One of the most serious insect-borne diseases in the world is malaria. Malaria can be spread via contact with bodily fluids of the infected, but by far the most common way malaria is spread is through mosquitoes. According to the WHO, there were 219 million documented cases of malaria in 2017, the vast majority of these caused by transmission via mosquito bites.
Some biologists and epidemiologists argue that malaria has been the single greatest selection pressure on the human genome in recent history. Several genetic traits such as sickle cell and abnormal hemoglobin production provide some protection from the disease.
What Causes Malaria?
Malaria is caused by single-cell parasitic organisms from the Plasmodium group; single-cell eukaryotic animals. When the malaria parasites enter the body, they migrate to the host’s liver where they mature and reproduce. Once mature, the parasites enter the bloodstream where they affect red blood cells and cause the symptoms associated with malaria, including fever, vomiting, jaundice, joint pain, and convulsions.

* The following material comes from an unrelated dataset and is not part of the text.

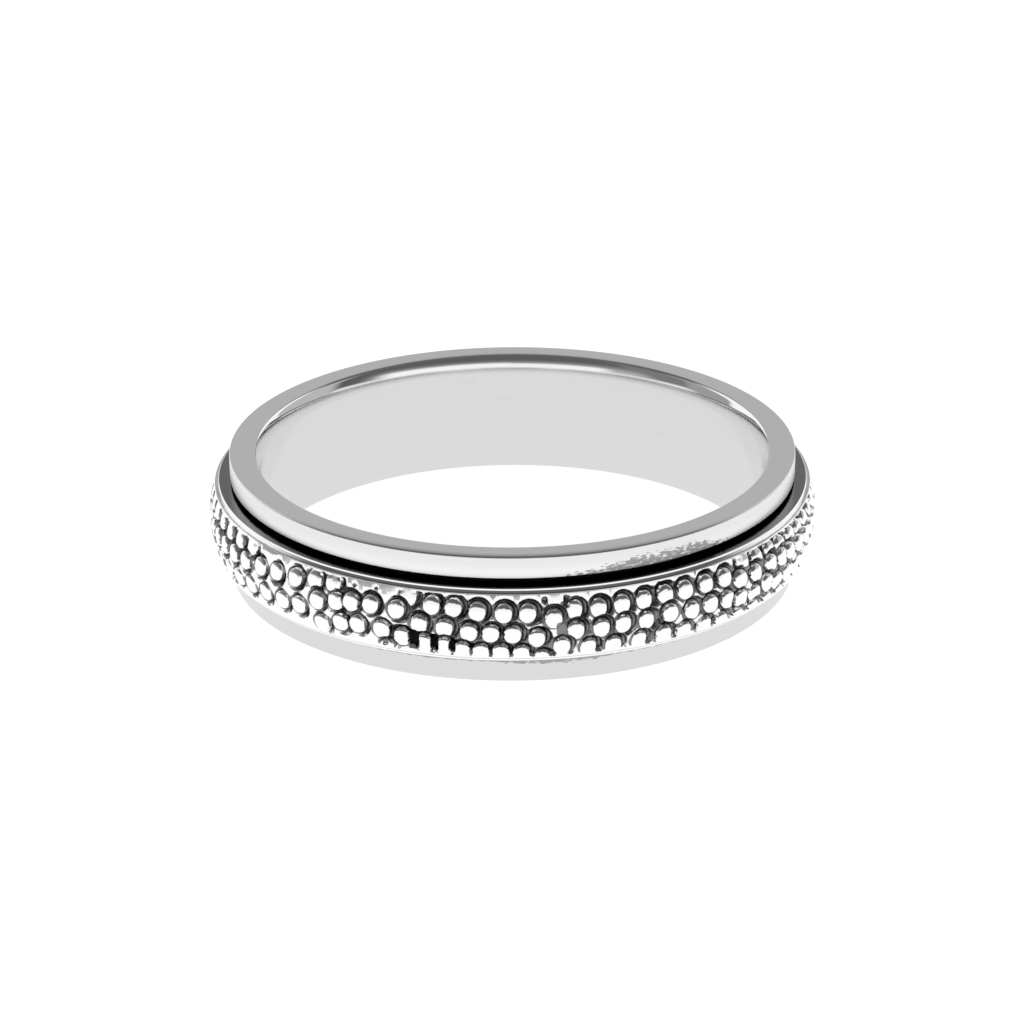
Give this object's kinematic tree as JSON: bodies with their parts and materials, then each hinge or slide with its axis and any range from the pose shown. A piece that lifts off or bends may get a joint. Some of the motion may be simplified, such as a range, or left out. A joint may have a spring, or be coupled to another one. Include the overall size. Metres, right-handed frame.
{
  "type": "spinner ring",
  "caption": "Finger ring whose fixed band has two flanges round a channel, in which a loose domed band with a stamped pebble pattern turns freely.",
  "frame": {"origin": "centre of the lower flange's outer face, on the ring's axis, with the ring lying on its side", "axes": "+Z along the ring's axis, up through the finger hole; +X to the right and -Y to the front of the stamped repeat's middle; the ring is round, so X and Y only fix where the pattern starts"},
  "size_m": [0.0218, 0.0218, 0.0046],
  "materials": {
    "polished_silver": "polished sterling silver with fine wear scratches",
    "stamped_silver": "polished sterling silver, blackened in the grooves of the stamped pattern"
  },
  "bodies": {
    "band": {"inner_band": "polished_silver"},
    "spinner": {"spinner_band": "stamped_silver"}
  },
  "joints": [
    {"name": "spinner_spin", "type": "hinge", "parent": "band", "child": "spinner", "pos_m": [0, 0, 0.00231], "axis": [0, 0, 1], "continuous": true}
  ]
}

Despite popular conception, not all mosquitoes are capable of transmitting malaria. Only female specimens from the Anopheles genus can transmit the disease. Female mosquitoes pick up the parasite when they bite infected individuals and transfer the parasite when they feed on others.
Incidence of Malaria
Most current-day cases of malaria occur in Africa. According to the WHO, Africa was home to 92% of documented malaria cases and African and made up more than 92% of recorded deaths from malaria. 5 countries in Africa make up half of all reported cases of malaria in the world: Nigeria, the Democratic Republic of the Congo, Mozambique, India, and Uganda.
Most cases of malaria are caused by 5 plasmodium species, P. falciparum, P. malariae, P. vivax, P. ovale, and P. knowlesi. Of these species, 2 of them, P. falciparum and P. vivax pose the greatest threat to humans. Over 99% of malaria cases in Africa, Asia, and the Pacific regions are caused by P. falciparum and P. vivax is responsible for the majority of cases in the Americas.

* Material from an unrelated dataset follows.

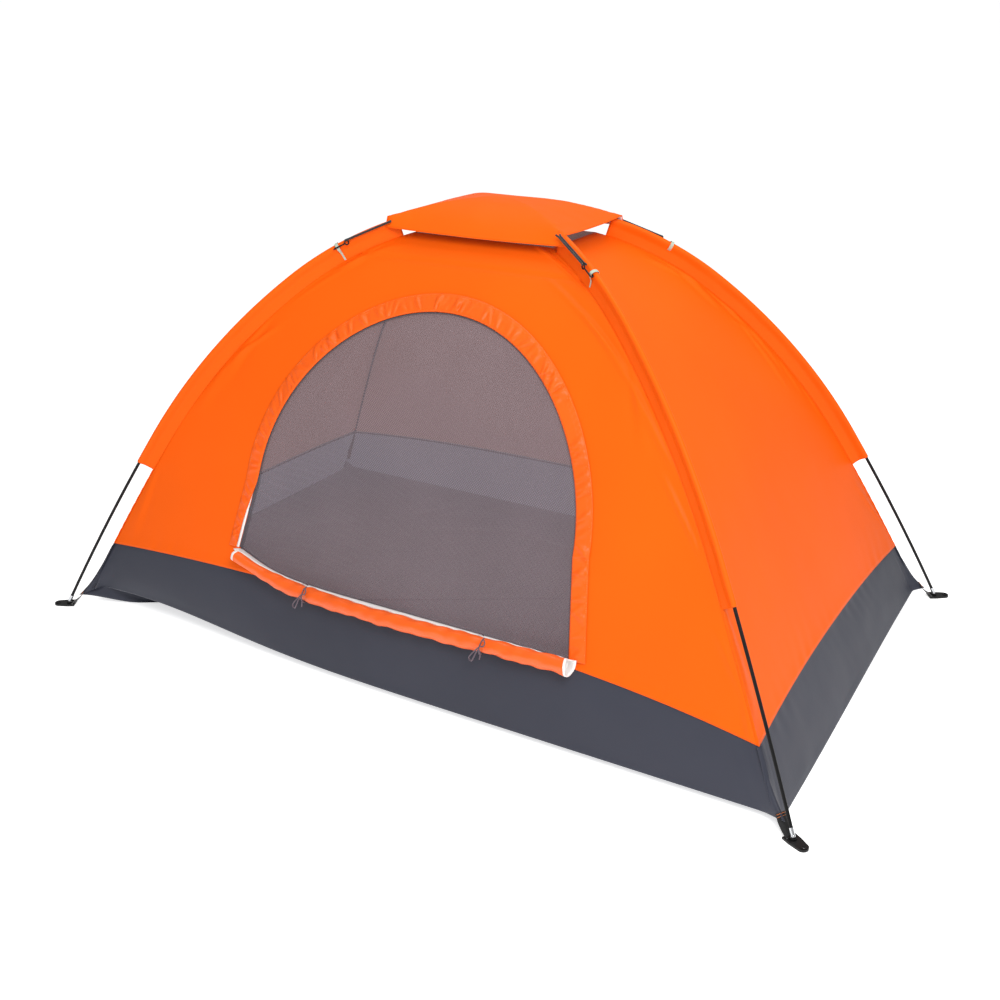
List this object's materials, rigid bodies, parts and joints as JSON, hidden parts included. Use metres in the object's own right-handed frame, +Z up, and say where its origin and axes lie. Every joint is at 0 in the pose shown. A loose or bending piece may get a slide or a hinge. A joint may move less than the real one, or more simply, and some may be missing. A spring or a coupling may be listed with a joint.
{
  "type": "dome tent",
  "caption": "Small dome tent on two crossed poles, with a D-shaped mesh door, a rolled door panel, a tub floor and a rain cover hooked over the roof vent.",
  "frame": {"origin": "on the ground at the middle of the floor", "axes": "+X along the long side, to the right of someone facing the door; +Y to the back, away from the door; +Z up"},
  "size_m": [2.1254, 1.2998, 1.11],
  "materials": {
    "pole_rod": "glossy black fibreglass",
    "ferrule": "zinc-plated steel",
    "shock_cord": "braided elastic cord",
    "pole_tip": "bright plated steel",
    "foot": "moulded black nylon",
    "webbing": "black polyester webbing",
    "tent_fabric": "satin silver-coated polyester, orange",
    "floor_fabric": "coated woven fabric, slate grey",
    "mesh": "fine polyester mesh, mauve-grey",
    "zip": "nylon coil zip",
    "slider": "black painted zinc",
    "tie": "mauve elastic cord",
    "loop": "pale grey-green webbing",
    "bungee": "black braided elastic cord",
    "hook": "moulded black plastic"
  },
  "bodies": {
    "root": {"pole_a_rod_1": "pole_rod", "pole_a_rod_2": "pole_rod", "pole_a_rod_3": "pole_rod", "pole_a_rod_4": "pole_rod", "pole_a_rod_5": "pole_rod", "pole_a_rod_6": "pole_rod", "pole_b_rod_1": "pole_rod", "pole_b_rod_2": "pole_rod", "pole_b_rod_3": "pole_rod", "pole_b_rod_4": "pole_rod", "pole_b_rod_5": "pole_rod", "pole_b_rod_6": "pole_rod", "pole_ferrules": "ferrule", "pole_a_shock_cord": "shock_cord", "pole_b_shock_cord": "shock_cord", "pole_tip_fl": "pole_tip", "pole_tip_fr": "pole_tip", "pole_tip_br": "pole_tip", "pole_tip_bl": "pole_tip", "corner_strap_fl": "webbing", "corner_strap_fr": "webbing", "corner_strap_br": "webbing", "corner_strap_bl": "webbing", "pole_sleeve_fl": "tent_fabric", "pole_sleeve_fr": "tent_fabric", "pole_sleeve_br": "tent_fabric", "pole_sleeve_bl": "tent_fabric", "front_wall": "tent_fabric", "right_wall": "tent_fabric", "back_wall": "tent_fabric", "left_wall": "tent_fabric", "floor_tub": "floor_fabric", "vent_mesh": "mesh", "rain_cover": "tent_fabric", "mesh_zip_wall_half": "zip", "door_zip_tape": "zip", "storm_flap": "tent_fabric", "door_panel_roll": "tent_fabric", "roll_tie_left": "tie", "roll_tie_right": "tie", "cover_loop_fl": "loop", "cover_loop_fr": "loop", "cover_loop_br": "loop", "cover_loop_bl": "loop", "cover_bungee_fl": "bungee", "cover_bungee_fr": "bungee", "cover_bungee_br": "bungee", "cover_bungee_bl": "bungee"},
    "mesh_door_leaf": {"mesh_door": "mesh", "mesh_zip_door_half": "zip"},
    "mesh_slider": {"mesh_zip_slider": "slider"},
    "door_slider": {"door_zip_slider": "slider"},
    "foot_fl_body": {"foot_fl": "foot"},
    "foot_fr_body": {"foot_fr": "foot"},
    "foot_br_body": {"foot_br": "foot"},
    "foot_bl_body": {"foot_bl": "foot"},
    "hook_fl_body": {"cover_hook_fl": "hook"},
    "hook_fr_body": {"cover_hook_fr": "hook"},
    "hook_br_body": {"cover_hook_br": "hook"},
    "hook_bl_body": {"cover_hook_bl": "hook"}
  },
  "joints": [
    {"name": "mesh_door_fold", "type": "hinge", "parent": "root", "child": "mesh_door_leaf", "pos_m": [0, -0.53819, 0.2152], "axis": [-1, 0, 0], "range_deg": [0, 78]},
    {"name": "mesh_slider_run", "type": "slide", "parent": "root", "child": "mesh_slider", "axis": [-0.1411, 0.2991, 0.9437], "range_m": [0, 0.18]},
    {"name": "door_slider_run", "type": "slide", "parent": "root", "child": "door_slider", "axis": [0.1411, 0.2991, 0.9437], "range_m": [0, 0.18]},
    {"name": "foot_fl_swivel", "type": "hinge", "parent": "root", "child": "foot_fl_body", "pos_m": [-1.02516, -0.62206, 0.005], "axis": [0, 0, 1], "range_deg": [-10, 10]},
    {"name": "foot_fr_swivel", "type": "hinge", "parent": "root", "child": "foot_fr_body", "pos_m": [1.02524, -0.62211, 0.005], "axis": [0, 0, 1], "range_deg": [-10, 10]},
    {"name": "foot_br_swivel", "type": "hinge", "parent": "root", "child": "foot_br_body", "pos_m": [1.02516, 0.62206, 0.005], "axis": [0, 0, 1], "range_deg": [-10, 10]},
    {"name": "foot_bl_swivel", "type": "hinge", "parent": "root", "child": "foot_bl_body", "pos_m": [-1.02524, 0.62211, 0.005], "axis": [0, 0, 1], "range_deg": [-10, 10]},
    {"name": "hook_fl_swing", "type": "hinge", "parent": "root", "child": "hook_fl_body", "pos_m": [-0.32431, -0.21574, 0.9959], "axis": [0.5188, -0.8549, 0], "range_deg": [-5, 5]},
    {"name": "hook_fr_swing", "type": "hinge", "parent": "root", "child": "hook_fr_body", "pos_m": [0.32428, -0.21572, 1.00572], "axis": [-0.5188, -0.8549, 0], "range_deg": [-5, 5]},
    {"name": "hook_br_swing", "type": "hinge", "parent": "root", "child": "hook_br_body", "pos_m": [0.32431, 0.21574, 0.9959], "axis": [-0.5188, 0.8549, 0], "range_deg": [-5, 5]},
    {"name": "hook_bl_swing", "type": "hinge", "parent": "root", "child": "hook_bl_body", "pos_m": [-0.32428, 0.21572, 1.00572], "axis": [0.5188, 0.8549, 0], "range_deg": [-5, 5]}
  ]
}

Young children by far are the most likely to contract malaria. Over 60% of all reported cases of malaria worldwide were in children under 5 years of age.
Malaria Transmission Risks and Prevention
Since the majority of malaria cases are caused by mosquitoes, a major risk factor is a lack of proper sanitation and mosquito repellent technologies. Many regions that are affected by high rates of malaria do not have the infrastructure to provide clean water and do not have access to insect repellant and clothing that minimizes the risk of mosquito bites.
The most effective method of reducing rates of malaria is reducing encounter rates with mosquitoes. Proper use of insecticides, draining standing water, the use of insect repellants, and the use of mosquito nets are some of the most effective means of vector transmission control. It is estimated that simply the use of insecticide-treated nets in sub-Saharan Africa have prevented more than 300,000 infant mortalities between 2000 and 2008.